A Well-Heeled Horse Racing Fan’s Guide to the Kentucky Derby

As the thoroughbreds head into the first leg of the Triple Crown, the sport of kings should be enjoyed like... well, a King or Queen.

The Billionaire's Guide to Horse Racing
American Pharoah with Victor Espinoza up wins the Kentucky Derby at Churchill Downs Race Track on May 2, 2015 (Horsephotos/Getty Images)

They don’t call horse racing the “Sport of Kings” for nothing.

Sure, everybody’s betting on the same pot of gold—that’s literally the meaning of “parimutuel“—but to truly enjoy horse racing at its finest, it helps to be ultra-wealthy.

The reason? Unless you’re an owner or a degenerate gambler, horse racing isn’t just about the hefty payouts for wins, places, and shows (and exactas, trifectas, and pick-sixes); it’s about the overall experience. And while the underdressed gawkers stand trackside, waiving their rolled up programs like makeshift riding crops, chomping on overpriced hotdogs and guzzling cheap beer, the ones who really get the best view will be sitting far, far away, in the lap of luxury. That experience will include a billowing cigar, an expertly crafted cocktail—a Mint Julep, maybe—and the highest-quality cuisine available.

So while the rest of the internet is bleating on about what funny hat to wear or which horse will earn a gambler $4.34, RealClearLife has dug deep to provide you with the best overall experiences on each leg of the Triple Crown and beyond.

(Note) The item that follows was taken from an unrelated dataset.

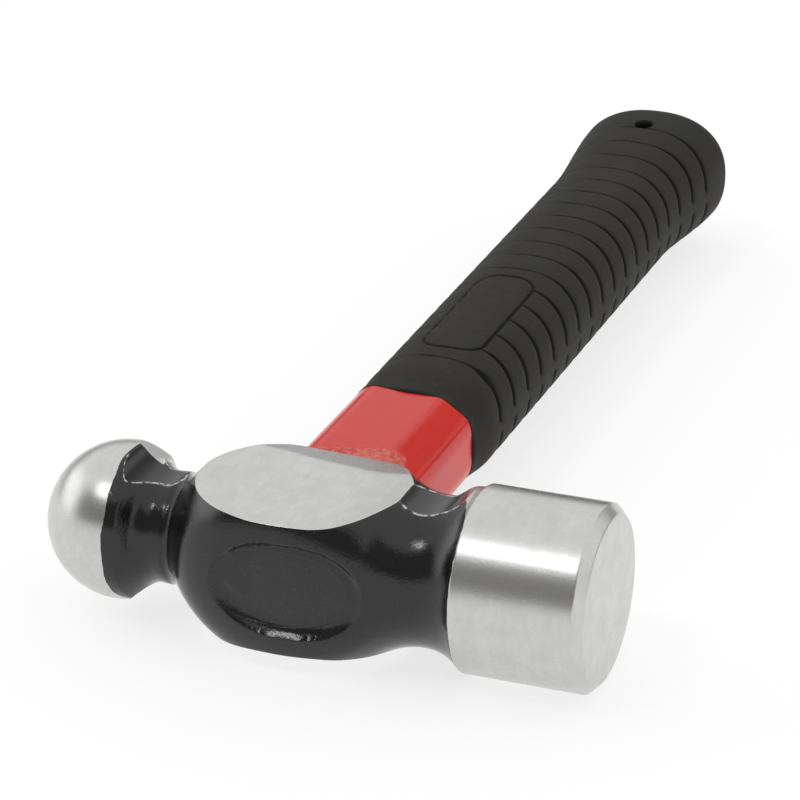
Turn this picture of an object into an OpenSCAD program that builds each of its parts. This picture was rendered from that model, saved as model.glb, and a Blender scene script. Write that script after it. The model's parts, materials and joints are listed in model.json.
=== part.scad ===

Billionaire's Guide to Horse Racing
The famed spires at at Churchill Downs on Kentucky Derby Day May 5, 2007 in Louisville. (A. Messerschmidt/Getty Images)


Kentucky Derby (May 6)
And You’re Off: If you’ve ever had the pleasure of visiting Louisville, Kentucky (pronounced LOO-vull by the natives), you are no doubt aware of just how much sports mean to this city. For one, there’s the college basketball scene. There’s also the Louisville Slugger bat factory and museum, which has been feeding hungry hitters in the majors for decades. And of course, there’s Churchill Downs, the famed horse racetrack, where the Kentucky Derby is run annually.
The Inside Scoop: With the Derby right around the corner, a distinguished aficionado really needs to work connections to find the best luxury options onsite, as most are probably unofficially sold out. But just like Saratoga (see below), Churchill Downs has enough cachet in and of itself to offer patrons an incredible experience—wealthy or not—anywhere on the track’s grounds. At the moment, the only luxury ticket package still available is the balcony area of the Stakes Room. What comes with that package? Premium open bar from 8 a.m. to 6 p.m., gourmet food buffets from 11 a.m. to 4 p.m., and everything one needs to put his or her money on the right horse in the right race. Tickets start at $5,000/person (reserve one here).
Secret Sauce: Show up two days early and grab tickets to the Fillies & Lilies Party at the Kentucky Derby Museum, which will feature live music from country great Clint Black. VIP ticket-holders get access to a premium open bar; private bourbon lounge (hopefully, they have some Pappy Van Winkle); heavy appetizers; a reserved table for four in the second row; and private cocktail servers. General Admission tickets go for $599 a pop. But you know you want VIP access. That’ll cost $999/person. Reserve a spot here.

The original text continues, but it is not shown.